Is this a familiar scenario? You follow up on every obligation to your boss, or your board chair, or your spouse. But when you vow to do something for yourself, it keeps moving to the bottom of the list.

Promises to others are easy to keep. You want to help. They’re relying on you. You see and feel the disappointment on their faces when you don’t deliver. That’s true whether it’s a work obligation or a promise to your family.

But when you make a promise to yourself, somehow it doesn’t happen. That promise to make time to plan the future stays just that – a promise. That vow to take an hour a week to keep up on best practices in board governance falls by the wayside. Somehow these promises keep being put off. We’ll get to them “when I have time.”

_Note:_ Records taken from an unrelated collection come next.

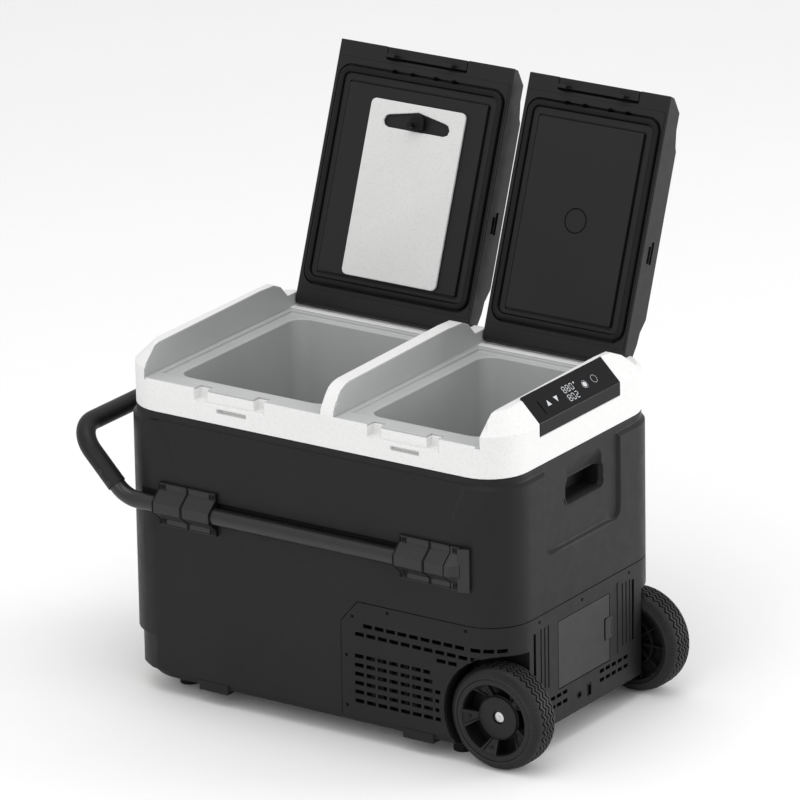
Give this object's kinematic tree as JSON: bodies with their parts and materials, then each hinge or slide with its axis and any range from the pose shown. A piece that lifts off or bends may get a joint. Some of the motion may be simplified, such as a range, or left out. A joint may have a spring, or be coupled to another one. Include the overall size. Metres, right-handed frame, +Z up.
{
  "type": "compressor cooler fridge",
  "caption": "Wheeled chest cooler with two insulated basins under separate hinged lids, a slide-out U-shaped tow handle, a compressor bay with vents and a sloping touch panel.",
  "frame": {"origin": "middle of the whole object's footprint, on the ground, with both lids open and the handle pushed in", "axes": "+Z up; +X along the cabinet towards the control panel and the wheels; -Y is the side with the latches, +Y the side with the lid hinges"},
  "size_m": [0.7068, 0.4992, 0.7578],
  "materials": {
    "black_body": "fine-textured moulded plastic",
    "white_frame": "fine-textured moulded plastic with faint speckle",
    "grey_liner": "smooth food-grade liner",
    "black_lid": "satin textured plastic",
    "black_gloss": "polished panel",
    "black_metal": "powder coat",
    "grip": "soft-touch moulding",
    "tyre": "treaded",
    "rubber": "dull",
    "steel": "bright",
    "alloy": "mill",
    "foam": "cellular foam",
    "board": "speckled grey",
    "circuit": "solder mask",
    "cells": "wrapped pack"
  },
  "bodies": {
    "cabinet": {"outer_shell": "black_body", "base_pan": "black_body", "top_frame": "white_frame", "insulation_foam": "foam", "compressor_cover": "black_body", "compressor": "black_metal", "condenser": "alloy", "fan_shroud": "black_body", "battery_pack": "cells", "power_socket": "black_gloss", "data_socket": "black_gloss", "control_panel": "black_gloss", "control_board": "circuit", "axle": "steel", "hinge_pin_left": "steel", "hinge_pin_right": "steel", "foot_1": "rubber", "foot_2": "rubber", "foot_3": "rubber", "foot_4": "rubber", "bracket_front_1": "black_body", "bracket_front_2": "black_body", "bracket_front_3": "black_body", "bracket_front_4": "black_body", "wheel_arch_front": "black_body", "bracket_back_1": "black_body", "bracket_back_2": "black_body", "bracket_back_3": "black_body", "bracket_back_4": "black_body", "wheel_arch_back": "black_body", "liner_left": "grey_liner", "evaporator_left": "alloy", "liner_right": "grey_liner", "evaporator_right": "alloy"},
    "handle": {"handle_grip": "grip", "handle_tube_front": "black_metal", "handle_tube_back": "black_metal"},
    "wheel_front": {"tyre_front": "tyre", "hub_front": "black_body", "wheel_bolt_front": "steel"},
    "wheel_back": {"tyre_back": "tyre", "hub_back": "black_body", "wheel_bolt_back": "steel"},
    "fan": {"fan_rotor": "black_body"},
    "battery_hatch": {"battery_door": "black_body"},
    "lid_left": {"lid_shell_left": "black_lid", "lid_panel_left": "black_lid", "lid_foam_left": "foam", "lid_gasket_left": "rubber", "latch_pin_left": "steel"},
    "lid_right": {"lid_shell_right": "black_lid", "lid_panel_right": "black_lid", "lid_foam_right": "foam", "lid_gasket_right": "rubber", "latch_pin_right": "steel"},
    "latch_flap_left": {"latch_left": "black_lid"},
    "latch_flap_right": {"latch_right": "black_lid"},
    "board": {"cutting_board": "board"},
    "knob": {"board_knob": "black_lid"}
  },
  "joints": [
    {"name": "lid_left_hinge", "type": "hinge", "parent": "cabinet", "child": "lid_left", "pos_m": [-0.10499, 0.11888, 0.4328], "axis": [1, 0, 0], "range_deg": [0, 110]},
    {"name": "lid_right_hinge", "type": "hinge", "parent": "cabinet", "child": "lid_right", "pos_m": [0.15901, 0.11888, 0.4328], "axis": [1, 0, 0], "range_deg": [0, 110]},
    {"name": "latch_left_flip", "type": "hinge", "parent": "lid_left", "child": "latch_flap_left", "pos_m": [-0.10449, 0.23963, 0.74056], "axis": [-1, 0, 0], "range_deg": [0, 30], "stiffness_Nm_per_rad": 0.1},
    {"name": "latch_right_flip", "type": "hinge", "parent": "lid_right", "child": "latch_flap_right", "pos_m": [0.15826, 0.23963, 0.74056], "axis": [-1, 0, 0], "range_deg": [0, 30], "stiffness_Nm_per_rad": 0.1},
    {"name": "board_lift", "type": "slide", "parent": "lid_left", "child": "board", "axis": [0, -0.9397, 0.342], "range_m": [0, 0.03]},
    {"name": "board_knob_turn", "type": "hinge", "parent": "lid_left", "child": "knob", "pos_m": [-0.09599, 0.19073, 0.67056], "axis": [0, -0.9397, 0.342], "range_deg": [0, 180]},
    {"name": "handle_slide", "type": "slide", "parent": "cabinet", "child": "handle", "axis": [-1, 0, 0], "range_m": [0, 0.3]},
    {"name": "wheel_front_spin", "type": "hinge", "parent": "cabinet", "child": "wheel_front", "pos_m": [0.28551, -0.20342, 0.0679], "axis": [0, 1, 0], "continuous": true},
    {"name": "wheel_back_spin", "type": "hinge", "parent": "cabinet", "child": "wheel_back", "pos_m": [0.28551, 0.11318, 0.0679], "axis": [0, 1, 0], "continuous": true},
    {"name": "battery_door_hinge", "type": "hinge", "parent": "cabinet", "child": "battery_hatch", "pos_m": [0.30751, -0.10982, 0.1208], "axis": [0, 0, -1], "range_deg": [0, 100]},
    {"name": "fan_spin", "type": "hinge", "parent": "cabinet", "child": "fan", "pos_m": [0.13301, -0.18462, 0.091], "axis": [0, 1, 0], "continuous": true}
  ]
}
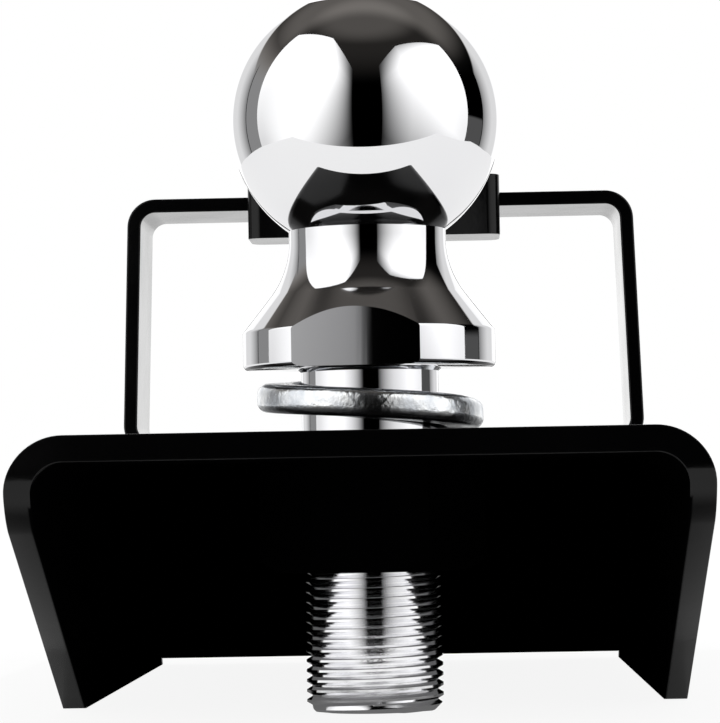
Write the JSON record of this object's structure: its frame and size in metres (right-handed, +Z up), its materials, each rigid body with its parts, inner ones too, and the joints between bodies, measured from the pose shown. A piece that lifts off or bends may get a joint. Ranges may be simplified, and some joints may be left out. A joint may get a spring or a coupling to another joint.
{
  "type": "forklift tow ball attachment",
  "caption": "Steel fork attachment: folded channel with a tow ball in front and a rectangular loop with a clamp screw behind for a fork tine.",
  "frame": {"origin": "under the middle of the channel, level with the lower edges of its flanges", "axes": "+Z up, +Y from the ball back to the loop along the fork tine, +X to the right seen from the ball's end"},
  "size_m": [0.12, 0.233, 0.1553],
  "materials": {
    "black_coat": "gloss black powder coat",
    "chrome": "mirror chrome plate",
    "zinc": "bright zinc plate, slightly rough",
    "screw_steel": "bright turned steel"
  },
  "bodies": {
    "frame": {"ball_bracket": "black_coat", "rear_web": "black_coat", "fork_loop": "black_coat", "clamp_block": "black_coat", "loop_welds": "black_coat", "web_welds": "black_coat", "block_welds": "black_coat", "tow_ball": "chrome", "spring_washer": "zinc", "hex_nut": "black_coat"},
    "pad": {"pressure_pad": "zinc", "pad_ring": "screw_steel"},
    "screw": {"clamp_screw": "screw_steel"},
    "bar": {"cross_bar": "screw_steel", "knob_front": "screw_steel", "knob_rear": "screw_steel"}
  },
  "joints": [
    {"name": "clamp_feed", "type": "slide", "parent": "frame", "child": "pad", "axis": [0, 0, 1], "range_m": [-0.024, 0.004]},
    {"name": "clamp_turn", "type": "hinge", "parent": "pad", "child": "screw", "pos_m": [-0.001, 0.0775, 0.12], "axis": [0, 0, 1], "range_deg": [-4320, 720]},
    {"name": "bar_slide", "type": "slide", "parent": "screw", "child": "bar", "axis": [0, 1, 0], "range_m": [-0.0175, 0.0175]}
  ],
  "couplings": [
    {"joint": "clamp_feed", "follows": "clamp_turn", "m_per_rad": 0.00031831}
  ]
}
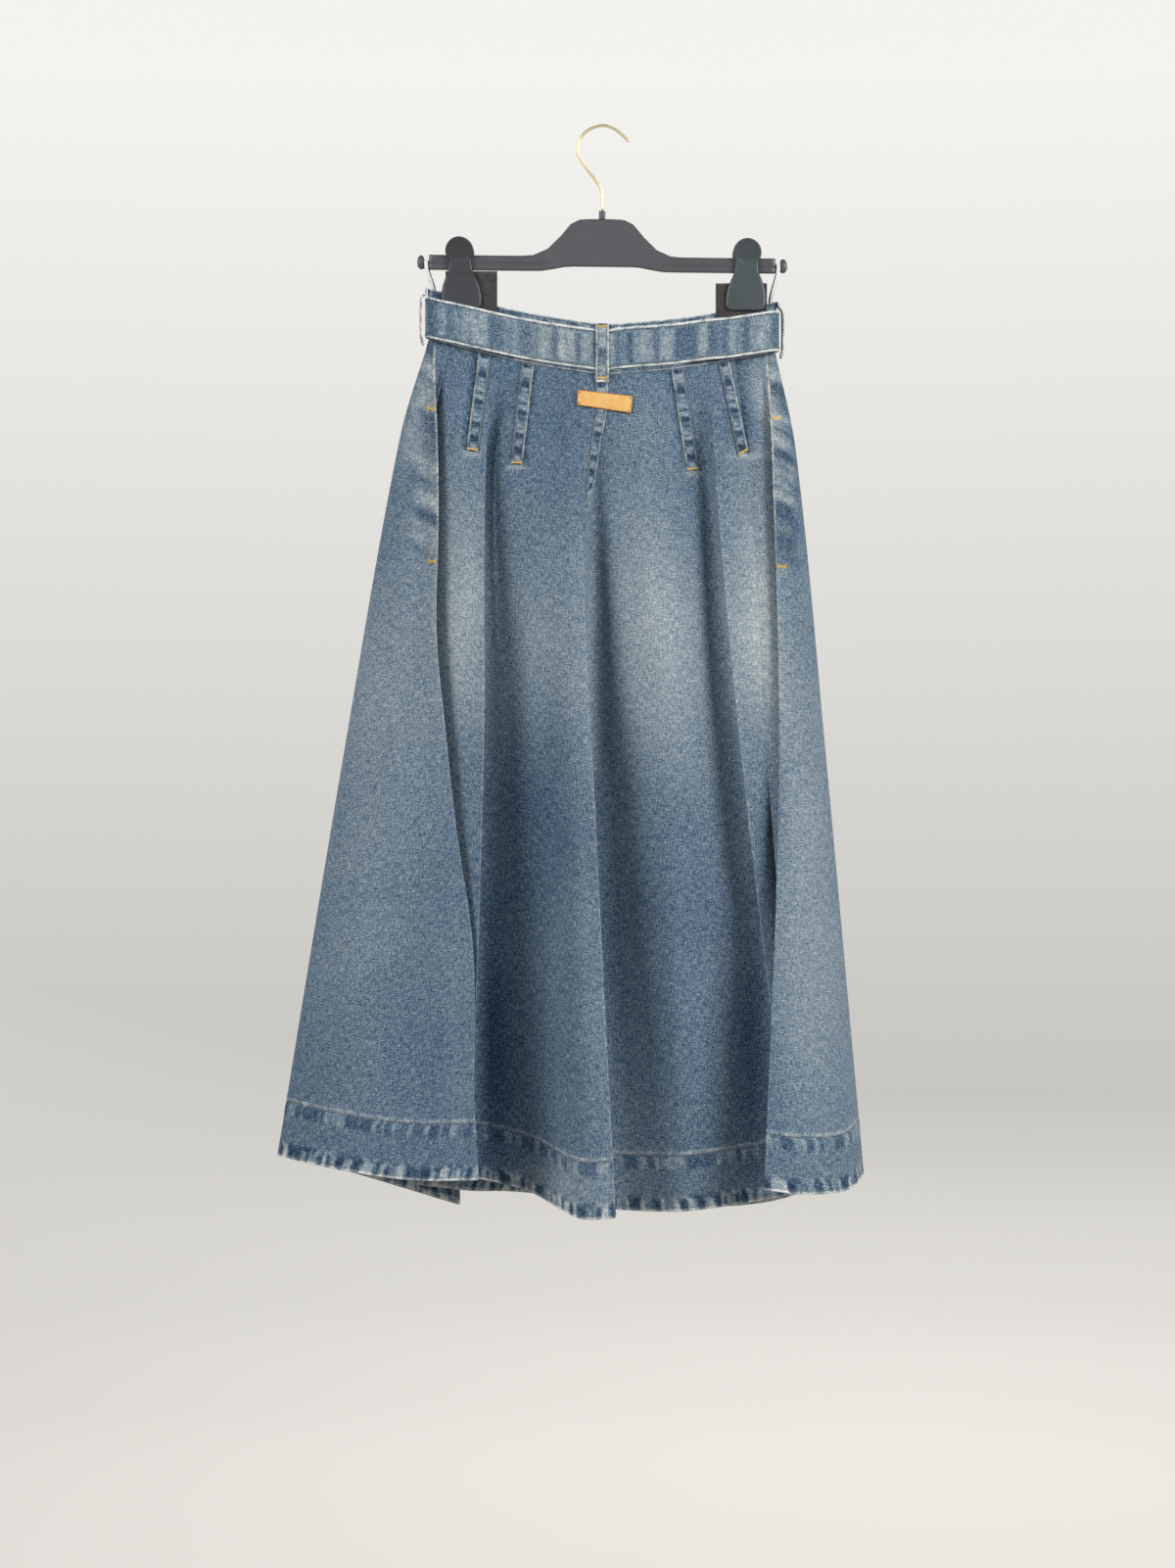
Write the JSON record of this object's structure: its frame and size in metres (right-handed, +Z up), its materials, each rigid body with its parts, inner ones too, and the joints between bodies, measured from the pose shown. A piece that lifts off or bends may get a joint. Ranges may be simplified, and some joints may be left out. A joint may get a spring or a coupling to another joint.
{
  "type": "denim skirt on clip hanger",
  "caption": "Mid-length flared denim skirt with a waistband and its own belt, hung flat by two padded clips from a plastic hanger with a wire hook.",
  "frame": {"origin": "inside top of the hanger's hook, where a rail carries it", "axes": "+Z up, -Y towards the skirt's back, +X towards the wearer's right"},
  "size_m": [0.582, 0.1968, 1.0798],
  "materials": {
    "denim": "washed blue denim, lighter along folds and edges",
    "denim_inside": "dark blue inside of the hem",
    "leather": "bare tan leather, smooth",
    "brass": "polished, pale gold",
    "hanger_plastic": "dark grey, satin",
    "clip_plastic": "charcoal grey, satin",
    "felt": "black felt",
    "ribbon": "woven tape, white outside and black inside"
  },
  "bodies": {
    "root": {"waistband": "denim", "belt": "denim", "loop_back": "denim", "loop_left": "denim", "loop_right": "denim", "loop_front_left": "denim", "loop_front_right": "denim", "back_left": "denim", "back_right": "denim", "front_left": "denim", "front_right": "denim", "back_seam_fell": "denim", "pleat_back_1": "denim", "pleat_back_2": "denim", "pleat_back_3": "denim", "pleat_back_4": "denim", "fly_strip": "denim", "hem_facing_back_left": "denim_inside", "hem_facing_back_right": "denim_inside", "hem_facing_front_left": "denim_inside", "hem_facing_front_right": "denim_inside", "leather_patch": "leather", "hanger_hook": "brass", "buckle_frame": "brass", "buckle_prong": "brass", "waist_button": "brass", "hanger_bar": "hanger_plastic", "hanger_ferrule": "hanger_plastic", "clip_left_near": "clip_plastic", "clip_left_far": "clip_plastic", "clip_right_near": "clip_plastic", "clip_right_far": "clip_plastic", "pad_left": "felt", "pad_right": "felt", "ribbon_left": "ribbon", "ribbon_right": "ribbon"}
  },
  "joints": []
}
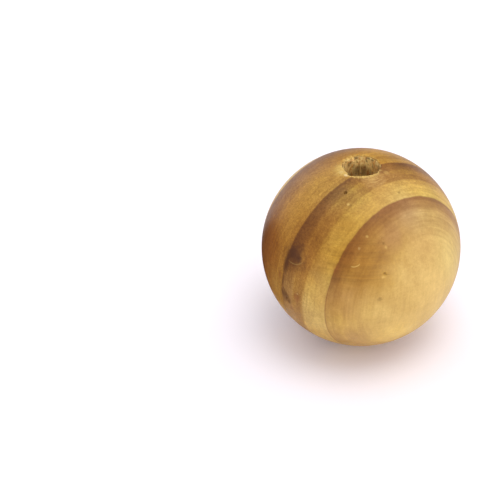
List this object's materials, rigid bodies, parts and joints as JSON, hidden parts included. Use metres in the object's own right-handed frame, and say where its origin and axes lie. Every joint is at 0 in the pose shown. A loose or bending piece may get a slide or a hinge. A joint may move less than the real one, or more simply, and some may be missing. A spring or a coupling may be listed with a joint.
{
  "type": "wooden bead",
  "caption": "Large round wooden bead with a bore drilled right through along the grain and narrow flat lands round torn mouths.",
  "frame": {"origin": "centre of the ball, on the axis of the bore", "axes": "+Z along the bore, which stands upright; +Y away from the viewer of the picture, so -Y faces the camera's side"},
  "size_m": [0.03, 0.03, 0.0294],
  "materials": {
    "wood": "satin"
  },
  "bodies": {
    "root": {"bead": "wood"}
  },
  "joints": []
}
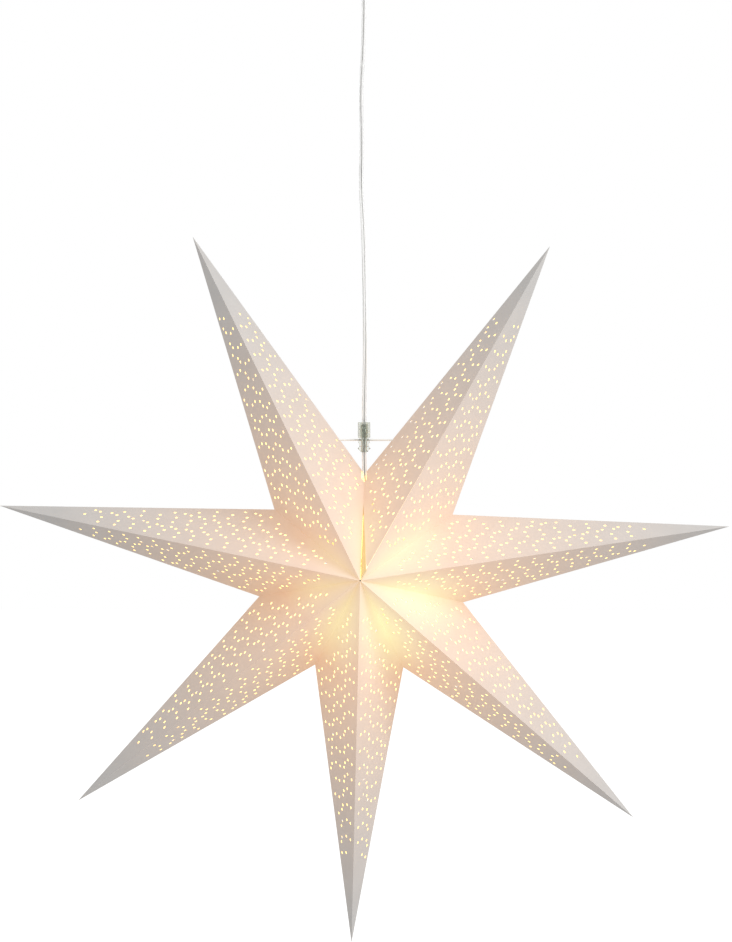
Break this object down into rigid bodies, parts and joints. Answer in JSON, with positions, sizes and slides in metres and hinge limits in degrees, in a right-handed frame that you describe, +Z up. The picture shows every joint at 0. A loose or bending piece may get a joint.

After all, it’s not going to affect anyone else. Or is it?

You may think you’re only disappointing yourself, but what about everyone who relies on you to be at your best? What about all the people whom your newly gained knowledge or deep thinking will help?

That time you spend on self-discovery or professional development are obligations to others, as well as to yourself. It is part of the fabric of our world that what we do for ourselves affects those around us.

Of course, we can resolve to make obligations to our own self-improvement as high a priority as obligations to others. But if this resolution is like most others, by February it will be broken.

Instead, make a more fundamental resolution. Resolve to find the system that will lead you to making that time for self-improvement.

People go where systems lead them.  Great baseball players know that merely resolving to randomize their pitches doesn’t work. But giving themselves a trigger – like pitching a curve ball every time they glance up and see a ‘3’ on the scoreboard clock – they’ve created a system to randomize the pitches.

People go where systems lead them. By creating a system that works for you, you’re creating a condition for success.

  • It may be finding an accountability partner; finding someone whom you respect who will hold you accountable for the promises you make to yourself.
  • It may be finding a trigger that prompts you to take time whenever that trigger occurs – like immediately following a regularly scheduled call.
  • It may be scheduling, far in advance, a series of half-day trips.

Instead of resolving to improve yourself, resolve to create that system that will lead to that self-improvement.

Happy New Year!  May we all go from strength to strength in 2017!